--- START ---
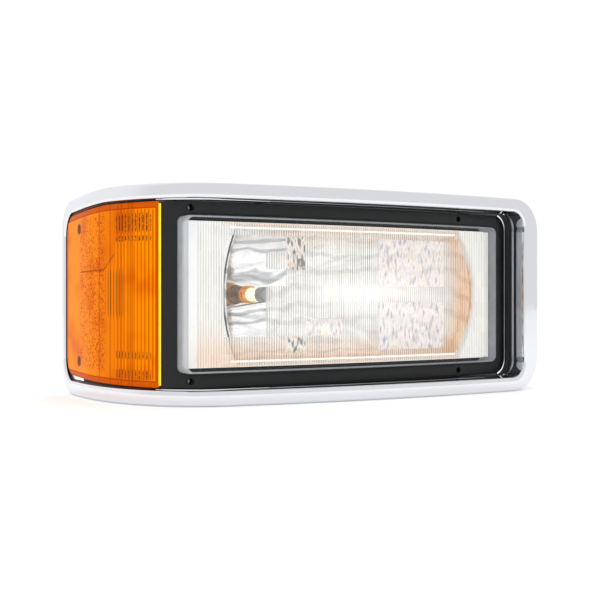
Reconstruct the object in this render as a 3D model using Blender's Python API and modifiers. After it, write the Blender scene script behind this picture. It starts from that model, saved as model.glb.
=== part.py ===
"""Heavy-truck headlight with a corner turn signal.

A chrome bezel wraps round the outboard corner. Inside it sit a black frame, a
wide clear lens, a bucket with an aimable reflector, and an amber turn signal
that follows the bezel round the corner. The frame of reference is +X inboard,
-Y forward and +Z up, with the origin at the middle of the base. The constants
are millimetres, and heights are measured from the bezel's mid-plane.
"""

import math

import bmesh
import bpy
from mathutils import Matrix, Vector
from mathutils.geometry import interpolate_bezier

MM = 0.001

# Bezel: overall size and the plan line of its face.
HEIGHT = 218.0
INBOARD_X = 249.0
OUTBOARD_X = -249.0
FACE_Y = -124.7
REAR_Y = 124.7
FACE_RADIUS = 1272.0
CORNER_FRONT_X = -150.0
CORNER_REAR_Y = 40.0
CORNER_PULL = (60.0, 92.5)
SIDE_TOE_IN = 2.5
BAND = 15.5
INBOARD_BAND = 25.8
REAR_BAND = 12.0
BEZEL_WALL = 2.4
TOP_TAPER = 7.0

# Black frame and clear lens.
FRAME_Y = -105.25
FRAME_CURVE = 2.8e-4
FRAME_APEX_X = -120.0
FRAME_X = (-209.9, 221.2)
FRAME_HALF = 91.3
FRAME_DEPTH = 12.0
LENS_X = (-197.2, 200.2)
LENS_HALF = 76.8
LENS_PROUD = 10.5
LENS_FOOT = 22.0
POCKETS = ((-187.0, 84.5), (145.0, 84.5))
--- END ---
--- START ---
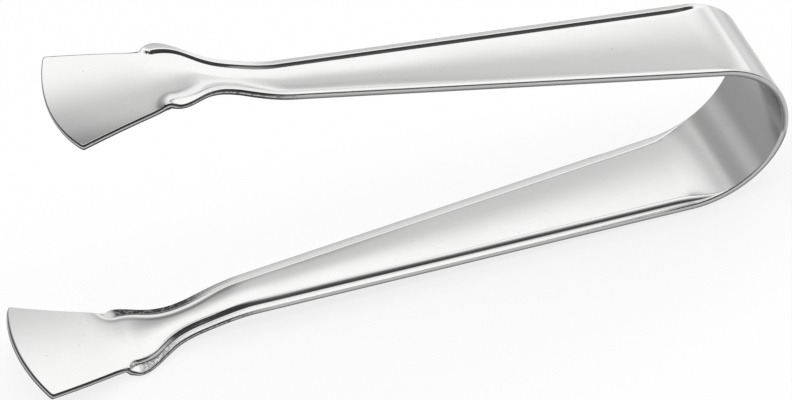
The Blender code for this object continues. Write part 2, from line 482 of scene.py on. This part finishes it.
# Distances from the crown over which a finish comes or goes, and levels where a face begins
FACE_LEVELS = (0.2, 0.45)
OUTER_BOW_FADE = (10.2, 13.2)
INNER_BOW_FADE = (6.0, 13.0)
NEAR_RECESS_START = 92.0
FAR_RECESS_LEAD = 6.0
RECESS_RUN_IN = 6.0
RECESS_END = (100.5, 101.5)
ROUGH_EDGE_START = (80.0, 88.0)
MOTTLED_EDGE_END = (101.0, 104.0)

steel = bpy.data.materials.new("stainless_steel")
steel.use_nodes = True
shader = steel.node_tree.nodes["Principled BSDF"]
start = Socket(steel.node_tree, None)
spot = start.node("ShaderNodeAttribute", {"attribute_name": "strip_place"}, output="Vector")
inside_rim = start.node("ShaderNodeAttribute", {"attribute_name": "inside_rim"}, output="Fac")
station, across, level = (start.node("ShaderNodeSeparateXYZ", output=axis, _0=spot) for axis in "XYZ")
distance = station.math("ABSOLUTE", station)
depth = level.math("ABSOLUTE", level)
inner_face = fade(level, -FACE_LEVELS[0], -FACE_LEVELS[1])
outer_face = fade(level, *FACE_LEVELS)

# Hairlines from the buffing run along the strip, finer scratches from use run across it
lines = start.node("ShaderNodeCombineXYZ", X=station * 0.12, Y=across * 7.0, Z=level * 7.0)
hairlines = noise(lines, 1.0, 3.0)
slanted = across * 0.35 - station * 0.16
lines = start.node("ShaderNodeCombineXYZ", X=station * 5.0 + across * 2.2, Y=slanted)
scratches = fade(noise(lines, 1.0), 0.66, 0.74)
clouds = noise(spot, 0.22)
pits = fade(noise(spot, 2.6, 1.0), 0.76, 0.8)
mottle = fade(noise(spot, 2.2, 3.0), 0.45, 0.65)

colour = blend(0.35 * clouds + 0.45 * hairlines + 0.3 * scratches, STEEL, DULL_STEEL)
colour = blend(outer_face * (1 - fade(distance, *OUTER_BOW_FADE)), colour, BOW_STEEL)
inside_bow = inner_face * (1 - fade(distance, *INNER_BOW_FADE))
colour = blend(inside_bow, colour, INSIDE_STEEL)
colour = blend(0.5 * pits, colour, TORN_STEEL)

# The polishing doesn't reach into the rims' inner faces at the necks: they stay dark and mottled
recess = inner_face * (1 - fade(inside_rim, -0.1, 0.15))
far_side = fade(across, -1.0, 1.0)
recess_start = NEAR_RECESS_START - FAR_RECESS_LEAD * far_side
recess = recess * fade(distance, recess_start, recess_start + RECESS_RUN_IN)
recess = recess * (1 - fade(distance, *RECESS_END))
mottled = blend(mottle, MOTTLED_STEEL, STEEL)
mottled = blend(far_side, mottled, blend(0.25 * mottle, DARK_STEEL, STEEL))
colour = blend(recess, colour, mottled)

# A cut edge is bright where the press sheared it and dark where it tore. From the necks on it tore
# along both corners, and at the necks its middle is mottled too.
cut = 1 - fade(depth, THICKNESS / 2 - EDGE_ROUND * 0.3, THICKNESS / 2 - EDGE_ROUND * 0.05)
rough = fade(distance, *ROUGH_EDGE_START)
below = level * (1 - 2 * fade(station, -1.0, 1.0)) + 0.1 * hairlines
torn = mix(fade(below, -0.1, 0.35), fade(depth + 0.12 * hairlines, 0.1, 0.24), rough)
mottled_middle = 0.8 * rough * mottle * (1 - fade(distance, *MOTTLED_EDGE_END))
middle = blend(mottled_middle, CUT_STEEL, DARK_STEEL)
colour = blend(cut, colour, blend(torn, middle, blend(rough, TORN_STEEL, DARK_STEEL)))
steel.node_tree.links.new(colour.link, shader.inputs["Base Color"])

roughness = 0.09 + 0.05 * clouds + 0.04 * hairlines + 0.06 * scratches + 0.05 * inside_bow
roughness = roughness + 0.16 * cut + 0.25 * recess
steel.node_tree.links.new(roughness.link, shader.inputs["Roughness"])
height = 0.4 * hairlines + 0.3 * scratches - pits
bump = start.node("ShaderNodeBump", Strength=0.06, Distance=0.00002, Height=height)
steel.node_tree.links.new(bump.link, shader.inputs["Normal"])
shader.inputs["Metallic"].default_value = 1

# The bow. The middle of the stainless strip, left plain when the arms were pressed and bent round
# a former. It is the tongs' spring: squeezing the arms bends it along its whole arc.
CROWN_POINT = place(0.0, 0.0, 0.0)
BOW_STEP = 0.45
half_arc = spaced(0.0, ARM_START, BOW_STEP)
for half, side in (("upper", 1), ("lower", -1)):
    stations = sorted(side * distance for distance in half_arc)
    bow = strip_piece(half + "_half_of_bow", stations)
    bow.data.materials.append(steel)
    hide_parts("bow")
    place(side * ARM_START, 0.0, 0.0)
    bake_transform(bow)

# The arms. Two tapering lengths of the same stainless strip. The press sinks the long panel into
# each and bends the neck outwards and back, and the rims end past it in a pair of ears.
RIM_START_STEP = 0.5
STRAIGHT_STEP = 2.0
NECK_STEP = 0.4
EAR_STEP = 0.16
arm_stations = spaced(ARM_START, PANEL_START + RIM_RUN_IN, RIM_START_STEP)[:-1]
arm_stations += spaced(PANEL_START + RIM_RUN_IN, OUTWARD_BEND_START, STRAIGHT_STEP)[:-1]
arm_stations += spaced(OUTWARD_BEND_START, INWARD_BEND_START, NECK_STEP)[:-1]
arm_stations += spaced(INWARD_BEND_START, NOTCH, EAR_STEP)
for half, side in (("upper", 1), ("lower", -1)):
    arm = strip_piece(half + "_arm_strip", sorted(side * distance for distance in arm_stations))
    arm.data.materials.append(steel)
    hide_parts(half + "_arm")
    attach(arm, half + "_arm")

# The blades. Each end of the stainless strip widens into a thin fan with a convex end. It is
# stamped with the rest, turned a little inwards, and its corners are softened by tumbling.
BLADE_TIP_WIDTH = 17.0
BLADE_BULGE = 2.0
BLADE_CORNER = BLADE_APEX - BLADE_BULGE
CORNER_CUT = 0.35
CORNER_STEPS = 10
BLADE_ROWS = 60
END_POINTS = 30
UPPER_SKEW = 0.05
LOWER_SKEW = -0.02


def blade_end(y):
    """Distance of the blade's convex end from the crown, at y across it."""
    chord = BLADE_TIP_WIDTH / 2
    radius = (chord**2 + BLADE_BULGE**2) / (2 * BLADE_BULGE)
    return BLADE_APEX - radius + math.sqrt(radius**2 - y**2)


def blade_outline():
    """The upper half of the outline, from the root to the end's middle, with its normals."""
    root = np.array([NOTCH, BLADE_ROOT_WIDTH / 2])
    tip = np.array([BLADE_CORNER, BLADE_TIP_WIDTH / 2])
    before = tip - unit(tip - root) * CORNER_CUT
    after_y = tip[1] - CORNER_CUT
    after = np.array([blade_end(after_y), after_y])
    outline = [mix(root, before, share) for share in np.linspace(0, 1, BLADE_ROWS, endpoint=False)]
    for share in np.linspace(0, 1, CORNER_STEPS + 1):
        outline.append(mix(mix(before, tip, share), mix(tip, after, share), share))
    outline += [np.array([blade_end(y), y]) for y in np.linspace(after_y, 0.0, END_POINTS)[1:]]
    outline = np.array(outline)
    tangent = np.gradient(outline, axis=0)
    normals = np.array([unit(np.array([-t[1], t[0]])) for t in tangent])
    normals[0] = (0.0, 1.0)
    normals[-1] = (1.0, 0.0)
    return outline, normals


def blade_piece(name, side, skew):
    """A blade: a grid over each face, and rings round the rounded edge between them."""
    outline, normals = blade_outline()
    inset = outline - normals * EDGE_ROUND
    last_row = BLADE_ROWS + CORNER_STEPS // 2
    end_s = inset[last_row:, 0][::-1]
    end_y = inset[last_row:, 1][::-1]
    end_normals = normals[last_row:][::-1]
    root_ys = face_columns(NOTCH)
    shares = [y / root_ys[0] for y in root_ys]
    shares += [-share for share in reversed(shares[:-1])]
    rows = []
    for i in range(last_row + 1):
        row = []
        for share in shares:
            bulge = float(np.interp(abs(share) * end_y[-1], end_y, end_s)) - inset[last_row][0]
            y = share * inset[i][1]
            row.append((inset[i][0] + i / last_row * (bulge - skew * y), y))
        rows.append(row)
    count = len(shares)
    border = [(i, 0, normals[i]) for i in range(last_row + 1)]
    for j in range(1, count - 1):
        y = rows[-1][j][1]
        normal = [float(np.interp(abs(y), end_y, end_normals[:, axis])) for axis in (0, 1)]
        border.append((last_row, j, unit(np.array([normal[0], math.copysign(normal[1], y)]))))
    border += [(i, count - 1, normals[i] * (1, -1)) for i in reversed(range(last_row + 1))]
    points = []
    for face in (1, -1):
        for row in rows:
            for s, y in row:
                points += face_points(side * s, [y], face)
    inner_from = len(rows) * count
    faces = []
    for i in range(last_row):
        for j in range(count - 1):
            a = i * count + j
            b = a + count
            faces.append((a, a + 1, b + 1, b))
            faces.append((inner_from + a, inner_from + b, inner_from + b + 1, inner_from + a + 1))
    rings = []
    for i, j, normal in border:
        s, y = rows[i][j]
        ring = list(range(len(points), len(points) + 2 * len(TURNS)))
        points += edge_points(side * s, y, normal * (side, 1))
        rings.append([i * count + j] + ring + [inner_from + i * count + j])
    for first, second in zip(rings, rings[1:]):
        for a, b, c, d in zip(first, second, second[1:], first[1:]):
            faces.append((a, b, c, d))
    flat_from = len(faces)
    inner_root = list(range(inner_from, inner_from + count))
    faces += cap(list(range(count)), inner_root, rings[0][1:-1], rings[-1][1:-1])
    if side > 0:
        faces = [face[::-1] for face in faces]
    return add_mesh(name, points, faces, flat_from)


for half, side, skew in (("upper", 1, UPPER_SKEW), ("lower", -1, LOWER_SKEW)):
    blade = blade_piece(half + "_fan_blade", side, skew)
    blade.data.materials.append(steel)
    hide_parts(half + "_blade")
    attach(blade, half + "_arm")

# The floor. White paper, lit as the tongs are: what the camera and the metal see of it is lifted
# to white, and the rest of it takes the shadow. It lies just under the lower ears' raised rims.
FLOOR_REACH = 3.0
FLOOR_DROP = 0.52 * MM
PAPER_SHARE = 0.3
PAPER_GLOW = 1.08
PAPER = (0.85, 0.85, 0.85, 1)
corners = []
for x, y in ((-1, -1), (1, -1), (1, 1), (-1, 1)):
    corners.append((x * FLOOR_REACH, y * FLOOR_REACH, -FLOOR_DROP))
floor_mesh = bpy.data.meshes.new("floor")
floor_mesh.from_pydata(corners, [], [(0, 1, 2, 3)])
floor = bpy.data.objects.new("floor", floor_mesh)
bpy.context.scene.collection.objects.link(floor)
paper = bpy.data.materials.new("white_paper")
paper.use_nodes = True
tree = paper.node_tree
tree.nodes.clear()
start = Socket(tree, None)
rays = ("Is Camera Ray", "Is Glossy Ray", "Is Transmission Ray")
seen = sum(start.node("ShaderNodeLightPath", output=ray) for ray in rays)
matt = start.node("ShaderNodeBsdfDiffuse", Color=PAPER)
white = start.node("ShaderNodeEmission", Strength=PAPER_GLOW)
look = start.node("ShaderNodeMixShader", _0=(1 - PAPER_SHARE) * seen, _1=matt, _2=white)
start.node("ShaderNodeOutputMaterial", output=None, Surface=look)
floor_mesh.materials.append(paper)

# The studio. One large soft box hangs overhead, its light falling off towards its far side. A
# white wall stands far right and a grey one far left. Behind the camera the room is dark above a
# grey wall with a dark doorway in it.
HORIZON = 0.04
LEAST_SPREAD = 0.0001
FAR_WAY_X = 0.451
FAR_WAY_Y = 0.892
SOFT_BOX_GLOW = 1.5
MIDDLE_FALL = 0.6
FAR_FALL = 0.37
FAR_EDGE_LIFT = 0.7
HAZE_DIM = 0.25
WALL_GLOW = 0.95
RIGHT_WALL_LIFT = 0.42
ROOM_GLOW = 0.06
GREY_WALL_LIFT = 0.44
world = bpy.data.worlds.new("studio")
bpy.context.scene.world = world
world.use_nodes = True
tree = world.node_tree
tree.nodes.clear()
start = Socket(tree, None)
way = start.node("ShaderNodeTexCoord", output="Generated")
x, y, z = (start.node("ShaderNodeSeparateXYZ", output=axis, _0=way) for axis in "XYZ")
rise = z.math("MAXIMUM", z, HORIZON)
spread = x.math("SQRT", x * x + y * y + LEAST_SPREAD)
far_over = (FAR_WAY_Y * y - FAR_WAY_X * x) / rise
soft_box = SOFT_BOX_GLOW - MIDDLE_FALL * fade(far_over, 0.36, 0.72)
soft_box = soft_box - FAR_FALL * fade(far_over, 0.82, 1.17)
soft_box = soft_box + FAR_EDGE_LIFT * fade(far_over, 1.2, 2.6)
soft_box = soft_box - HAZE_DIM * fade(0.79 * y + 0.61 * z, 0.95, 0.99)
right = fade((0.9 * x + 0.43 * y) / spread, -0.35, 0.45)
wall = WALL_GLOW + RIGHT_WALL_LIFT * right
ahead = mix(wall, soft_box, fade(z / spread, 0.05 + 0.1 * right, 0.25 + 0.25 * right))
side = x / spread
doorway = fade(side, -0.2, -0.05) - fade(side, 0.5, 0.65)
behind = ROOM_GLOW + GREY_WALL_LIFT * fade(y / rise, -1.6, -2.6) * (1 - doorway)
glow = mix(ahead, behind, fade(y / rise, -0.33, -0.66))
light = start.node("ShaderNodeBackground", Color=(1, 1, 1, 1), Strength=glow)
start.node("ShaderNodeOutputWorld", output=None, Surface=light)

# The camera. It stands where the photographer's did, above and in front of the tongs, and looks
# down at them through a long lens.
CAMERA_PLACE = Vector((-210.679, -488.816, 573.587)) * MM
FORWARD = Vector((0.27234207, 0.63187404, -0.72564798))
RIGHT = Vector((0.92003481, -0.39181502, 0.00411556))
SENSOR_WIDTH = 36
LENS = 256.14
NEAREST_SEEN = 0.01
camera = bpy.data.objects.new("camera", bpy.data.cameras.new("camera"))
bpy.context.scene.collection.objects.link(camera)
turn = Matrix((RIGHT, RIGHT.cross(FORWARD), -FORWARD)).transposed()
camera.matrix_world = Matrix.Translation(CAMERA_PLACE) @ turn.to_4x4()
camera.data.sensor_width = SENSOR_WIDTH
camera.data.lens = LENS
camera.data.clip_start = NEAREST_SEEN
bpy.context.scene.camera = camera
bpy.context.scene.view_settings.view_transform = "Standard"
--- END ---
TASK BRIEF.
Exactly the lines from the one holding "Reconstruct the object" through the one holding "TOP_TAPER = 7.0" should be printed, ends included.

ANSWER TO THIS PROBLEM.
Reconstruct the object in this render as a 3D model using Blender's Python API and modifiers. After it, write the Blender scene script behind this picture. It starts from that model, saved as model.glb.
=== part.py ===
"""Heavy-truck headlight with a corner turn signal.

A chrome bezel wraps round the outboard corner. Inside it sit a black frame, a
wide clear lens, a bucket with an aimable reflector, and an amber turn signal
that follows the bezel round the corner. The frame of reference is +X inboard,
-Y forward and +Z up, with the origin at the middle of the base. The constants
are millimetres, and heights are measured from the bezel's mid-plane.
"""

import math

import bmesh
import bpy
from mathutils import Matrix, Vector
from mathutils.geometry import interpolate_bezier

MM = 0.001

# Bezel: overall size and the plan line of its face.
HEIGHT = 218.0
INBOARD_X = 249.0
OUTBOARD_X = -249.0
FACE_Y = -124.7
REAR_Y = 124.7
FACE_RADIUS = 1272.0
CORNER_FRONT_X = -150.0
CORNER_REAR_Y = 40.0
CORNER_PULL = (60.0, 92.5)
SIDE_TOE_IN = 2.5
BAND = 15.5
INBOARD_BAND = 25.8
REAR_BAND = 12.0
BEZEL_WALL = 2.4
TOP_TAPER = 7.0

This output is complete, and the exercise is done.